On Fri, 15 Jan 2010 20:40:10 GMT, Ronald Raygun
wrote:

Peter Saxton wrote:

On Fri, 15 Jan 2010 17:21:11 GMT, Ronald Raygun
wrote:

Peter Saxton wrote:

Filing accounting records in date order is madness.

It is more usual to keep them in the order of transaction numbers
allocated sequentially by your bookkeeping system when you make the
entries. Typically though, you would make the entries in such an
order that the order of numbers will be roughly in date order.


In the modern world documents are more usually filed in alphabetical
order of supplier. This is more efficient for most queries.

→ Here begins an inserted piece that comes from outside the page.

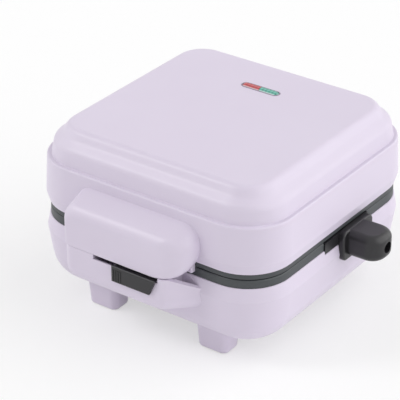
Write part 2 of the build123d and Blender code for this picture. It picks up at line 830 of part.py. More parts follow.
# Lid moulding: flared rim, drafted wall, ledge, rolled shoulder and raised plateau
with BuildPart() as lid_shell:
    with BuildSketch(Plane.XY.offset(lid_rim_z)):
        outline(0)
    extrude(amount=flare_height, taper=-flare_draft)
    add(tapered_block(-flare_reach, lid_rim_z + flare_height, ledge_z, lid_draft, ledge_radius))
    add(tapered_block(ledge_inset, ledge_z - 1, shoulder_z, shoulder_draft, shoulder_radius))
    add(tapered_block(plateau_foot, shoulder_z - 1, top_z, plateau_draft, plateau_radius))
    add(handle_root.part)
    add(handle_nose.part)
    with BuildSketch(Plane.XZ.offset(half_depth + handle_start)):
        with Locations((0, skirt_bottom_z + skirt_height / 2)):
            RectangleRounded(skirt_width, skirt_height, skirt_radius)
    extrude(amount=skirt_thickness)
    for side in (-1, 1):
        with BuildSketch(Plane.YZ.offset(side * lid_knuckle_x)):
            knuckle_profile((half_depth + 0.3, lid_root_low_z), (half_depth + 0.3, lid_root_high_z))
        extrude(amount=lid_knuckle_width / 2, both=True)

    # Inside of the lid in three steps
    with BuildSketch(Plane.XY.offset(lid_rim_z)):
        outline(casing_wall)
    extrude(amount=ledge_z - casing_wall - lid_rim_z, mode=Mode.SUBTRACT)
    add(
        tapered_block(
            ledge_inset + casing_wall + 0.4,
            ledge_z - casing_wall - 1,
            lid_ceiling_z,
            shoulder_draft,
            shoulder_radius - casing_wall,
        ),
        mode=Mode.SUBTRACT,
    )
    with BuildSketch(Plane.XY.offset(lid_ceiling_z - 1)):
        outline(plateau_foot + 2 * casing_wall)
    extrude(amount=window_seat_z - lid_ceiling_z + 1, mode=Mode.SUBTRACT)

    # Posts that carry the upper plate at its corners
    with BuildSketch(Plane.XY.offset(upper_flange_z)):
        with corners(plate_screw_x, plate_screw_y):
            Circle(post_radius)
    extrude(amount=window_seat_z + casing_wall / 2 - upper_flange_z)
    with BuildSketch(Plane.XY.offset(upper_flange_z)):
        with corners(plate_screw_x, plate_screw_y):
            Circle(screw_radius + screw_clearance)
    extrude(amount=screw_grip, mode=Mode.SUBTRACT)

    # Hollow under the handle, with the keeper hanging in it
    with BuildSketch(Plane.XY.offset(handle_bottom_z)):
        with Locations(
            (
                (handle_hollow_left_x + handle_hollow_right_x) / 2,
                (hollow_front_y + hollow_back_y) / 2,
            )
        ):
            RectangleRounded(
                handle_hollow_right_x - handle_hollow_left_x,
                hollow_back_y - hollow_front_y,
                handle_skin,
            )
    extrude(amount=handle_hollow_height, taper=2, mode=Mode.SUBTRACT)
    with BuildSketch(Plane.XY.offset(keeper_foot_z)):
        with Locations((keeper_x, keeper_y)):
            Rectangle(keeper_length, keeper_foot_width)
    extrude(amount=keeper_foot_height)
    with BuildSketch(Plane.XY.offset(keeper_foot_z)):
        with Locations((keeper_x, keeper_y)):
            Rectangle(keeper_length, keeper_thickness)
    extrude(amount=hollow_top_z + casing_wall / 2 - keeper_foot_z)

    # Hinge pin holes right through, and the slot for the indicator window
    for side in (-1, 1):
        with BuildSketch(Plane.YZ.offset(side * lid_knuckle_x)):
            with Locations((hinge_y, parting_z)):
                Circle(hinge_pin_radius + pin_clearance)
        extrude(amount=lid_knuckle_width, both=True, mode=Mode.SUBTRACT)
    with BuildSketch(Plane.XY.offset(top_z)):
        with Locations((0, window_y)):
            SlotOverall(window_length, window_width)
    extrude(amount=-2 * casing_wall, mode=Mode.SUBTRACT)

# Upper plate, element, shield and screws mirror the lower ones
with BuildPart() as upper_waffle_plate:
    mirror(lower_waffle_plate.part, about=parting_plane)
with BuildPart() as upper_heating_element:
    mirror(lower_heating_element.part, about=parting_plane)
with BuildPart() as upper_heat_shield:
    mirror(lower_heat_shield.part, about=parting_plane)
with BuildPart() as upper_plate_screws:
    mirror(lower_plate_screws.part, about=parting_plane)
with BuildPart() as upper_shield_screws:
    mirror(lower_shield_screws.part, about=parting_plane)

# Thermostat against the back of the upper plate
with BuildPart() as thermostat:
    with BuildSketch(Plane.XY.offset(thermostat_z)):
        Circle(thermostat_radius)
    extrude(amount=thermostat_height)
    chamfer(thermostat.edges().group_by(Axis.Z)[-1], 1.0)
    with BuildSketch(Plane.XY.offset(thermostat_z)):
        Rectangle(2 * thermostat_tab_reach, thermostat_tab_width)
    extrude(amount=shield_thickness)

# Window bezel: dark pill frame clipped under the lid's top
with BuildPart() as lens_bezel:
    with BuildSketch(Plane.XY.offset(bezel_under_z)):
        with Locations((0, window_y)):
            SlotOverall(window_length - seat_gap, window_width - seat_gap)
    extrude(amount=top_z + bezel_proud - bezel_under_z)
    chamfer(lens_bezel.edges().group_by(Axis.Z)[-1], bezel_proud / 2)
    with BuildSketch(Plane.XY.offset(bezel_under_z)):
        with Locations((0, window_y)):
            SlotOverall(window_length + 2 * bezel_flange, window_width + 2 * bezel_flange)
    extrude(amount=window_seat_z - seat_gap - bezel_under_z)
    with BuildSketch(Plane.XY.offset(bezel_under_z)):
        with Locations((0, window_y)):
            SlotOverall(window_length - 2 * bezel_wall, window_width - 2 * bezel_wall)
    extrude(amount=2 * lens_depth, mode=Mode.SUBTRACT)

# The two lenses share one faceted pill, cut at the middle
with BuildPart() as lens_pill:
    with BuildSketch(Plane.XY.offset(bezel_under_z)):
        with Locations((0, window_y)):
            SlotOverall(lens_length, lens_width)
    extrude(amount=top_z + lens_proud - bezel_under_z)
    chamfer(lens_pill.edges().group_by(Axis.Z)[-1], lens_proud, lens_facet)


def lens_half(side):
    """One half of the faceted pill, on the left for -1 and on the right for 1."""
    with BuildPart() as half:
        add(lens_pill.part)
        cut_box(
            (min(-side * window_length, side * seat_gap / 2), window_y - window_width, bezel_under_z - 1),
            (max(-side * window_length, side * seat_gap / 2), window_y + window_width, top_z + 10),
        )
    return half


red_lens = lens_half(-1)
green_lens = lens_half(1)

# Lamp holder under the window, with one neon lamp lying in each end
with BuildPart() as lamp_holder:
    with BuildSketch(Plane.XY.offset(holder_top_z)):
        with Locations((0, window_y)):
            RectangleRounded(holder_length, holder_width, 1.5)
    extrude(amount=-holder_height)
    with BuildSketch(Plane.XY.offset(holder_top_z)):
        with Locations((-lamp_x, window_y), (lamp_x, window_y)):
            Rectangle(lamp_length + 2 * seat_gap, 2 * lamp_radius + 2 * seat_gap)
    extrude(amount=holder_floor - holder_height, mode=Mode.SUBTRACT)

with BuildPart() as indicator_lamps:
    for side in (-1, 1):
        with Locations((side * lamp_x, window_y, lamp_z)):
            Cylinder(lamp_radius, lamp_length, rotation=(0, 90, 0))
    fillet(indicator_lamps.edges().filter_by(GeomType.CIRCLE), lamp_radius / 2)

# Every piece is written from the middle of the whole object's footprint
pieces = {
    "base_shell": base_shell,
    "foot_pads": foot_pads,
    "base_ring": base_ring,
    "lower_waffle_plate": lower_waffle_plate,
    "lower_heating_element": lower_heating_element,
    "lower_heat_shield": lower_heat_shield,
    "lower_plate_screws": lower_plate_screws,
    "lower_shield_screws": lower_shield_screws,
    "thermal_fuse": thermal_fuse,
    "terminal_block": terminal_block,
    "cord_outlet": cord_outlet,
    "hinge_pins": hinge_pins,
    "latch_slider": latch_slider,
    "latch_retainer": latch_retainer,
    "latch_screws": latch_screws,
    "lid_shell": lid_shell,
    "lid_ring": lid_ring,
    "upper_waffle_plate": upper_waffle_plate,
    "upper_heating_element": upper_heating_element,
    "upper_heat_shield": upper_heat_shield,
    "upper_plate_screws": upper_plate_screws,
    "upper_shield_screws": upper_shield_screws,
    "thermostat": thermostat,
    "lens_bezel": lens_bezel,
    "red_lens": red_lens,
    "green_lens": green_lens,
    "lamp_holder": lamp_holder,
    "indicator_lamps": indicator_lamps,
}
middle_x = (-half_width - flare_reach + outlet_end_x) / 2
middle_y = (thumb_front_y - thumb_rib_radius + hinge_y + knuckle_radius) / 2
os.makedirs("parts", exist_ok=True)
for name, piece in pieces.items():
    placed = piece.part.moved(Location((-middle_x, -middle_y, 0)))
    placed.label = name
    export_step(placed, f"parts/{name}.step")
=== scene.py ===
"""Stuffed waffle maker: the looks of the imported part, in the part's own metres and axes."""

import math

import bmesh
import bpy
import mathutils
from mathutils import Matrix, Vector


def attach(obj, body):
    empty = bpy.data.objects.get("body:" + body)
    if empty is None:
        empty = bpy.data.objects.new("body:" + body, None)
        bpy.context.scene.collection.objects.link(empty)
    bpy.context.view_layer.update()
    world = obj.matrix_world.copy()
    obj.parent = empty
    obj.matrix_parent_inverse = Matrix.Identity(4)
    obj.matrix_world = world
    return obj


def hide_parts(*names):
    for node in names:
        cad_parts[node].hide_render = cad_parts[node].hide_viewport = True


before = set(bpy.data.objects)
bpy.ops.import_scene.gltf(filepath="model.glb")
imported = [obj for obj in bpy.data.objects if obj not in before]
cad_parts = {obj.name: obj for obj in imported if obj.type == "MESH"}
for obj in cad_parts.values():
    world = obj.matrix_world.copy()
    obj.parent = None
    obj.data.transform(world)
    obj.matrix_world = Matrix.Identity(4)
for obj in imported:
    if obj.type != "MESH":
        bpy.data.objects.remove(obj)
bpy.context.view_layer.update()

# Lid: one injection-moulded ABS shell with a flared rim, a ledge, a rolled shoulder and a raised
# top. Its handle, keeper, skirt and hinge eyes are moulded in one with it. It is drawn in
# millimetres from the casing's middle, and MIDDLE is where the frame has its origin.
MM = 0.001
MIDDLE = Vector((14.2, -5.2, 0.0))
edge_steps, slab_steps, handle_steps, casing_steps = 7, 6, 8, 12
corner_radius = 35.0
corner_middles = ((65.0, 64.0), (-65.0, 64.0), (-65.0, -64.0), (65.0, -64.0))
hinge_y, hinge_z = 107.0, 74.6
eye_radius, eye_steps = 6.5, 36
eye_root_radius, eye_root_angles = 1.2, (2.2, 3.14, 4.0)
handle_front_y, handle_depth, handle_under_z = -121.0, 22.0, 70.9


def soften(section):
    """Points of a section given as corners of inset, height and edge radius."""
    points = [Vector(section[0][:2])]
    for before, corner, after in zip(section, section[1:], section[2:]):
        here = Vector(corner[:2])
        back = (Vector(before[:2]) - here).normalized()
        ahead = (Vector(after[:2]) - here).normalized()
        half = back.angle(ahead) / 2
        centre = here + (back + ahead).normalized() * corner[2] / math.sin(half)
        first = here + back * corner[2] / math.tan(half) - centre
        last = here + ahead * corner[2] / math.tan(half) - centre
        turn = math.atan2(last.y, last.x) - math.atan2(first.y, first.x)
        turn = (turn + math.pi) % (2 * math.pi) - math.pi
        for step in range(edge_steps + 1):
            angle = math.atan2(first.y, first.x) + turn * step / edge_steps
            points.append(centre + Vector((math.cos(angle), math.sin(angle))) * corner[2])
    points.append(Vector(section[-1][:2]))
    return points


def corner_arc(middle_x, middle_y, radius, quarter, steps):
    """Points of one quarter of a circle; quarter 0 lies towards the right and the back."""
    points = []
    for step in range(steps + 1):
        angle = math.radians(90 * quarter + 90 / steps * step)
        points.append((middle_x + radius * math.cos(angle), middle_y + radius * math.sin(angle)))
    return points


def casing_loop(inset, height):
    """Rounded-square outline of the casing at a height, drawn inside the rim line."""
    loop = []
    for quarter, (middle_x, middle_y) in enumerate(corner_middles):
        arc = corner_arc(middle_x, middle_y, corner_radius - inset, quarter, casing_steps)
        loop += [(x, y, height) for x, y in arc]
    return loop


def stack(shape, loops):
    """Closed skin through a row of loops that all have the same number of points."""
    rows = [[shape.verts.new((Vector(point) - MIDDLE) * MM) for point in loop] for loop in loops]
    count = len(rows[0])
    for low, high in zip(rows, rows[1:]):
        for i in range(count):
            shape.faces.new((low[i], low[(i + 1) % count], high[(i + 1) % count], high[i]))
    shape.faces.new(list(reversed(rows[0])))
    shape.faces.new(rows[-1])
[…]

It may be efficient for random queries, but I'd think such queries
are so rare that there is little to be gained by striving for this
particular flavour of efficiency, particularly in the "modern world"
where there is likely to be a computerised system which can be searched
on supplier name, date, invoice numbers, etc, and which can then give
you the document sequence number under which to find the paper
document.

The reason I think it more important to sort by transaction number
is that in an audit every document will need to be viewed, and it's
surely more efficient to go through the document file in the same
order as the transactions appear in the accounts.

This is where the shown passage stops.